** BEGIN Available data **

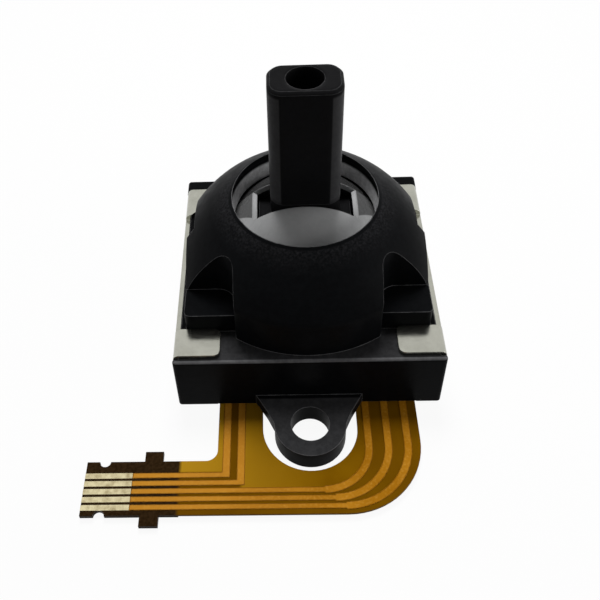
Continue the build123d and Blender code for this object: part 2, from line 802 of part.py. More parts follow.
# Gimbal ring: a square ring with a trunnion front and back and a cross hole for the stick's pin
with BuildPart() as gimbal_ring:
    with BuildSketch(Plane.XZ.offset(-ring_outer_half - trunnion_length)):
        with Locations((0, gimbal_z)):
            Circle(trunnion_radius)
    extrude(amount=2 * (ring_outer_half + trunnion_length))
    with BuildSketch(Plane.XY.offset(gimbal_z - ring_half_height)):
        RectangleRounded(2 * ring_outer_half, 2 * ring_outer_half, ring_corner)
    extrude(amount=2 * ring_half_height)
    with BuildSketch(Plane.XY.offset(gimbal_z - ring_half_height)):
        RectangleRounded(2 * ring_inner_half, 2 * ring_inner_half, hub_corner)
    extrude(amount=2 * ring_half_height, mode=Mode.SUBTRACT)
    with BuildSketch(Plane.YZ.offset(-ring_outer_half)):
        with Locations((0, gimbal_z)):
            Circle(cross_pin_radius + cross_pin_fit)
    extrude(amount=2 * ring_outer_half, mode=Mode.SUBTRACT)
save(gimbal_ring.part, "gimbal_ring")

# Cross pin through the ring and the stick's hub
with BuildPart() as cross_pin:
    with BuildSketch(Plane.YZ.offset(-ring_outer_half + sheet_gap)):
        with Locations((0, gimbal_z)):
            Circle(cross_pin_radius)
    extrude(amount=2 * (ring_outer_half - sheet_gap))
save(cross_pin.part, "cross_pin")

# Stick: shaft with two flats, shoulder in the dome's slot, collar, hub on the cross pin, and peg
with BuildPart() as stick_shaft:
    with BuildSketch(Plane.XY.offset(collar_bottom_z)):
        RectangleRounded(2 * shaft_half_x, 2 * neck_half_y, shaft_corner)
    extrude(amount=neck_top_z - collar_bottom_z)
    with BuildSketch(Plane.XY.offset(neck_top_z)):
        RectangleRounded(2 * shaft_half_x, 2 * shaft_half_y, shaft_corner)
    extrude(amount=shaft_top - neck_top_z)
    chamfer(stick_shaft.faces().sort_by(Axis.Z)[-1].edges(), length=shaft_chamfer)
    with BuildSketch(Plane.XY.offset(collar_bottom_z)):
        Rectangle(2 * shoulder_half_x, 2 * neck_half_y)
    extrude(amount=gimbal_z + shoulder_height - collar_bottom_z)
    with BuildSketch(Plane.XY.offset(collar_bottom_z)):
        RectangleRounded(2 * shoulder_half_x, 2 * sleeve_half_y, hub_corner)
    extrude(amount=collar_thickness)
    with BuildSketch(Plane.XY.offset(gimbal_z - hub_drop)):
        RectangleRounded(2 * hub_half_x, 2 * hub_half_y, hub_corner)
    extrude(amount=collar_bottom_z - gimbal_z + hub_drop)
    tip_angle = degrees(asin(peg_radius / peg_tip))
    with BuildSketch(Plane.XZ):
        with BuildLine():
            CenterArc((0, gimbal_z), peg_tip, -90, tip_angle)
            Polyline(
                (peg_radius, gimbal_z - peg_tip * cos(radians(tip_angle))),
                (peg_radius, gimbal_z - hub_drop),
                (0, gimbal_z - hub_drop),
                (0, gimbal_z - peg_tip),
            )
        make_face()
    revolve(axis=Axis.Z)
    with BuildSketch(Plane.YZ.offset(-hub_half_x)):
        with Locations((0, gimbal_z)):
            Circle(cross_pin_radius + running_clearance)
    extrude(amount=2 * hub_half_x, mode=Mode.SUBTRACT)
    with BuildSketch(Plane.XY.offset(shaft_top - cap_bore_depth)):
        Circle(cap_bore_radius)
    extrude(amount=cap_bore_depth, mode=Mode.SUBTRACT)
save(stick_shaft.part, "stick_shaft")

# Tilting dome: a spherical shell with a slot for the stick and a sleeve that stands on its collar
edge_angle = degrees(asin(ball_edge_height / ball_radius))
inner_ball = ball_radius - ball_wall
inner_edge_angle = degrees(asin(ball_edge_height / inner_ball))
with BuildPart() as tilt_dome:
    with BuildSketch(Plane.XZ):
        with BuildLine():
            CenterArc((0, gimbal_z), ball_radius, edge_angle, 90 - edge_angle)
            Line((0, gimbal_z + ball_radius), (0, gimbal_z + inner_ball))
            CenterArc((0, gimbal_z), inner_ball, inner_edge_angle, 90 - inner_edge_angle)
            Line(
                (inner_ball * cos(radians(inner_edge_angle)), ball_edge_z),
                (ball_radius * cos(radians(edge_angle)), ball_edge_z),
            )
        make_face()
    revolve(axis=Axis.Z)
    with BuildSketch(Plane.XY.offset(sleeve_bottom_z)):
        RectangleRounded(2 * (slot_half_x + sleeve_wall), 2 * sleeve_half_y, sleeve_corner)
    extrude(until=Until.NEXT)
    with BuildSketch(Plane.XY.offset(sleeve_bottom_z)):
        Rectangle(2 * slot_half_x, 2 * slot_half_y)
    extrude(amount=ball_radius, mode=Mode.SUBTRACT)
    slot_ends = tilt_dome.edges().filter_by(GeomType.CIRCLE).filter_by(
        lambda edge: near(abs(edge.center().X), slot_half_x) and edge.center().Z > gimbal_z + inner_ball / 2
    )
    chamfer(slot_ends, length=slot_bevel)
save(tilt_dome.part, "tilt_dome")
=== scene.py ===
import math

import bpy
from mathutils import Matrix, Vector


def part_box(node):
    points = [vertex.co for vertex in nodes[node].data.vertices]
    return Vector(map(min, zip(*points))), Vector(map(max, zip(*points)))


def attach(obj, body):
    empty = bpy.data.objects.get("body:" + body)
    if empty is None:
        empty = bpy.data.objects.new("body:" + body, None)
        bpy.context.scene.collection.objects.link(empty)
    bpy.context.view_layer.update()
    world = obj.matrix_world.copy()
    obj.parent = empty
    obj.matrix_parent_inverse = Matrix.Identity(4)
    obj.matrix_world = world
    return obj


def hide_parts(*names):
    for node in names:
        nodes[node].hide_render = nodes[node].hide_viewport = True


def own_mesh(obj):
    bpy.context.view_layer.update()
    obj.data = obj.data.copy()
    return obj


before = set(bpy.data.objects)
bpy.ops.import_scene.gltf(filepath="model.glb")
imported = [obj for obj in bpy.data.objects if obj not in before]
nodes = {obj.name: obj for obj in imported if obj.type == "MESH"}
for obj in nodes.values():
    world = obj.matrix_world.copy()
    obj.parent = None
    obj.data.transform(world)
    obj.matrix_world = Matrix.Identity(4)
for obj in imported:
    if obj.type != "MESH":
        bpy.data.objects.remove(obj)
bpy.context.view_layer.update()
MM = 0.001


# Places on the CAD pieces that the materials follow, in millimetres

def corners(node_name):
    """A CAD node's lowest and highest corners."""
    return [Vector(corner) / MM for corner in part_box(node_name)]


PIVOT_Z = sum(corner.z for corner in corners("cross_pin")) / 2
BALL_RADIUS = corners("tilt_dome")[1].x
SLOT_END_X = 3.24
SLOT_BACK_Y = 1.25

DOME_TOP = corners("dome_housing")[1].z
FRONT_WALL_Y = -corners("dome_housing")[1].y
RIM_RADIUS = 4.65
FLANGE_TOP = 4.85
EAR_TOP = 1.35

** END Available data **

_Written request_. Extract exactly and only the span of lines that begins at the line containing "extrude(amount=ball_radius, mode=Mode.SUBTRACT)" and ends at the line containing "before = set(bpy.data.objects)".

_Expected output_.
    extrude(amount=ball_radius, mode=Mode.SUBTRACT)
    slot_ends = tilt_dome.edges().filter_by(GeomType.CIRCLE).filter_by(
        lambda edge: near(abs(edge.center().X), slot_half_x) and edge.center().Z > gimbal_z + inner_ball / 2
    )
    chamfer(slot_ends, length=slot_bevel)
save(tilt_dome.part, "tilt_dome")
=== scene.py ===
import math

import bpy
from mathutils import Matrix, Vector


def part_box(node):
    points = [vertex.co for vertex in nodes[node].data.vertices]
    return Vector(map(min, zip(*points))), Vector(map(max, zip(*points)))


def attach(obj, body):
    empty = bpy.data.objects.get("body:" + body)
    if empty is None:
        empty = bpy.data.objects.new("body:" + body, None)
        bpy.context.scene.collection.objects.link(empty)
    bpy.context.view_layer.update()
    world = obj.matrix_world.copy()
    obj.parent = empty
    obj.matrix_parent_inverse = Matrix.Identity(4)
    obj.matrix_world = world
    return obj


def hide_parts(*names):
    for node in names:
        nodes[node].hide_render = nodes[node].hide_viewport = True


def own_mesh(obj):
    bpy.context.view_layer.update()
    obj.data = obj.data.copy()
    return obj


before = set(bpy.data.objects)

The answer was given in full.